Dois dias depois, o ministro da Fazenda foi ainda mais enfático e disse que trabalharia para garantir a sustentabilidilidade e a credibilidade das regras fiscais aprovadas um ano antes. “Queremos garantir que o arcabouço tenha vida longa. Não pode ser algo que as pessoas olhem e que digam que [a regra] tem dois anos ou três de sustentabilidade", afirmou.
A declaração ocorreu após o ministro participar de reunião com Lula e com os executivos dos quatro maiores bancos privados do país.
As semanas seguintes às sinalizações públicas de Haddad foram de intenso debate no governo sobre que programas e benefícios seriam alvo de mudanças. No cardápio de medidas apresentado ao presidente pelo ministro da Fazenda, Fernando Haddad, e pela ministra do Planejamento, Simone Tebet, havia a previsão de desindexar o reajuste do piso salarial do valor das aposentadorias, dos demais benefícios previdenciários, trabalhistas e assistenciais.

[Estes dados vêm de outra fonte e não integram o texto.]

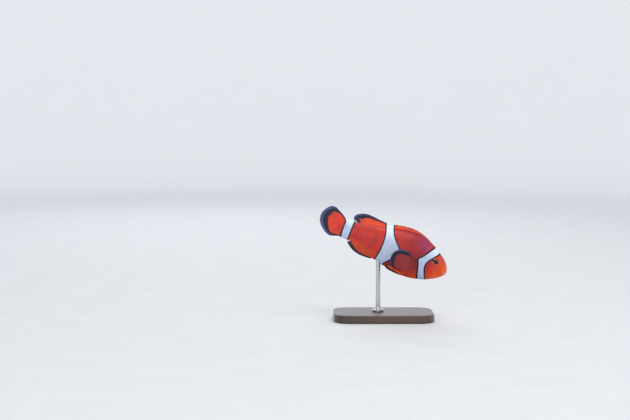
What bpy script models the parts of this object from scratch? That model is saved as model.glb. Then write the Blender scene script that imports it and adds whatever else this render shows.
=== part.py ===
"""A common clownfish (Amphiprion ocellaris), life size, swimming nose-down on a plain display stand.

The fish is built straight and level in a frame of its own: the origin is just ahead of the snout, +X
points forward, +Y to the fish's left and +Z up. pose() then swings the tail aside, tips the nose down and
lifts the fish over the stand, whose underside is centred on the world's origin.
"""

import math

import bmesh
import bpy
import numpy as np
from mathutils import Matrix, Vector

MM = 0.001
GAP = 0.3 * MM  # left between neighbours that would otherwise touch

# Pose
NOSE_DOWN = math.radians(21.4)
SNOUT_HEIGHT = 29.5 * MM
SNOUT_AHEAD = 40.0 * MM  # of the stand's centre
TAIL_SWING = 4.0 * MM  # sideways reach of the tail fin's margin, to the left
SWING_START = 20.0 * MM  # the head stays straight up to here
BODY_REACH = 86.6 * MM  # from the origin back to the tail fin's margin

# The body's sections: behind the snout, back, belly, half width; all in mm
SECTIONS = (
    (0.0, -1.0, -1.0, 0.0),  # tip of the lips
    (1.0, 2.3, -2.8, 2.1),  # mouth
    (4.0, 6.2, -5.2, 3.7),  # snout
    (9.5, 9.9, -8.4, 5.1),  # eye
    (14.0, 12.5, -10.2, 6.1),  # cheek
    (20.0, 15.0, -11.7, 6.8),  # gill cover
    (28.0, 16.1, -12.3, 6.9),  # shoulder, the deepest section
    (36.0, 15.0, -11.3, 6.2),  # belly
    (46.0, 12.7, -9.3, 4.8),  # vent
    (56.0, 10.3, -6.4, 3.2),  # soft fins
    (64.0, 8.5, -4.1, 2.1),  # tail stock
    (70.6, 8.6, -3.9, 1.2),  # root of the tail fin
)
BLUNT, BLUNT_REACH = 0.7 * MM, 3.0 * MM  # how far the tip is pushed back, and over what length that fades
WIDEST = 0.52  # height of the widest point, as a share of the depth
RING_POINTS = 28

# Where the body is parted, behind the snout
GILL_TOP = 15.5 * MM
GILL_BULGE = 6.2 * MM  # how much further back the gill opening reaches at mid height
GILL_CORE = 17.0 * MM
TRUNK_END = 64.0 * MM
STOCK_END = 70.6 * MM

# Head
EYE_BEHIND = 10.1 * MM
EYE_HEIGHT = 3.6 * MM
EYE_RADIUS = 2.9 * MM
EYE_DEPTH = 2.1 * MM  # half the eyeball's thickness
EYE_PROUD = 0.9 * MM  # how far the eyeball stands out of the cheek
MOUTH_CORNER = (-3.4 * MM, -3.3 * MM)
MOUTH_FRONT = (1.0 * MM, -0.5 * MM)
THROAT = (-8.0 * MM, -13.0 * MM)
GILL_COVER_DEPTH = 1.2 * MM
GILL_COVER_FRONT = 0.82  # share of the head's length, in the loft's own spacing
GILL_COVER_ANGLES = (0.36 * math.pi, 0.80 * math.pi)  # round from the back

# Fins
FIN_EDGE = 0.26 * MM  # half thickness of the web at the margin
FIN_RAY = 1.35  # a ray's thickness over the web's
WEB_REACH = 0.975  # the web's length between rays, over the ray's
FIN_ROWS = 4

# Stand
BASE_LENGTH = 62.0 * MM
BASE_WIDTH = 36.0 * MM
BASE_THICKNESS = 5.0 * MM
BASE_CORNER = 9.0 * MM
BASE_BEVEL = 0.7 * MM
ROD_RADIUS = 1.4 * MM
ROD_BEHIND = 42.5 * MM  # the belly point that the rod enters
ROD_IN_BODY = 5.0 * MM
FOOT_RADIUS = 3.6 * MM
FOOT_THICKNESS = 1.1 * MM
FOOT_FILLET = 1.2 * MM

# Colours, linear RGB
ORANGE = (0.62, 0.075, 0.02)
BRIGHT_ORANGE = (0.78, 0.13, 0.015)
DARK_ORANGE = (0.36, 0.035, 0.02)
WHITE = (0.66, 0.72, 0.80)
EYE_BLACK = (0.012, 0.014, 0.03)
STAND_DARK = (0.03, 0.032, 0.036)
STEEL = (0.56, 0.57, 0.58)


def clear_scene():
    for obj in list(bpy.data.objects):
        bpy.data.objects.remove(obj)


def collection(name):
    made = bpy.data.collections.new(name)
    bpy.context.scene.collection.children.link(made)
    return made


def material(name, colour, roughness, metallic=0.0):
    made = bpy.data.materials.new(name)
    made.use_nodes = True
    shader = made.node_tree.nodes["Principled BSDF"]
    shader.inputs["Base Color"].default_value = (*colour, 1)
    shader.inputs["Roughness"].default_value = roughness
    shader.inputs["Metallic"].default_value = metallic
    return made


def add_object(name, mesh, group, finish=None):
    obj = bpy.data.objects.new(name, mesh)
    group.objects.link(obj)
    if finish:
        mesh.materials.append(finish)
    return obj


def mesh_from(name, points, faces):
    """A mesh whose faces all point out."""
    bm = bmesh.new()
    verts = [bm.verts.new(p) for p in points]
    for face in faces:
        bm.faces.new([verts[i] for i in face])
    bmesh.ops.triangulate(bm, faces=bm.faces)
    bmesh.ops.recalc_face_normals(bm, faces=bm.faces)
    mesh = bpy.data.meshes.new(name)
    bm.to_mesh(mesh)
    bm.free()
    mesh.shade_smooth()
    mesh.set_sharp_from_angle(angle=math.radians(40))
    return mesh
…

Haddad, inclusive, já havia afirmado publicamente que essa discussão precisava ser feita ao recomendar a leitura de um artigo do economista Bráulio Borges, do Instituto Brasileiro de Economia (Ibre) da Fundação Getulio Vargas (FGV). No texto, Borges tratou trajetória das contas públicas e demonstrou as dificuldades do ajuste fiscal. Uma das propostas do economista era desindexar o valor do salário mínimo dos benefícios previdenciários.
O ministro da Fazenda e a ministra do Planejamento também defendiam mudanças nas regras que definem mínimos constitucionais de saúde e educação, atrelados às receitas do governo. Lula, entretanto, já disse publicamente que é contra cortes na saúde e na educação. Para o petistas, essa despesa é um investimento e não deveria ser avaliada como um gasto passível de redução.
Em outra frente, a ideia era mudar as regras para concessão do seguro-desemprego, do abono salarial e do seguro-defeso. Todas essas propostas não prosperaram nos moldes defendidos pela equipe econômica.
Tebet e Haddad defendiam nas conversas com Lula que um corte de despesas significativo e bem comunicado ainda em 2024, e aprovado no primeiro semestre de 2025, teria impacto econômico significativo em 2026, com dividendos positivos em ano de eleição.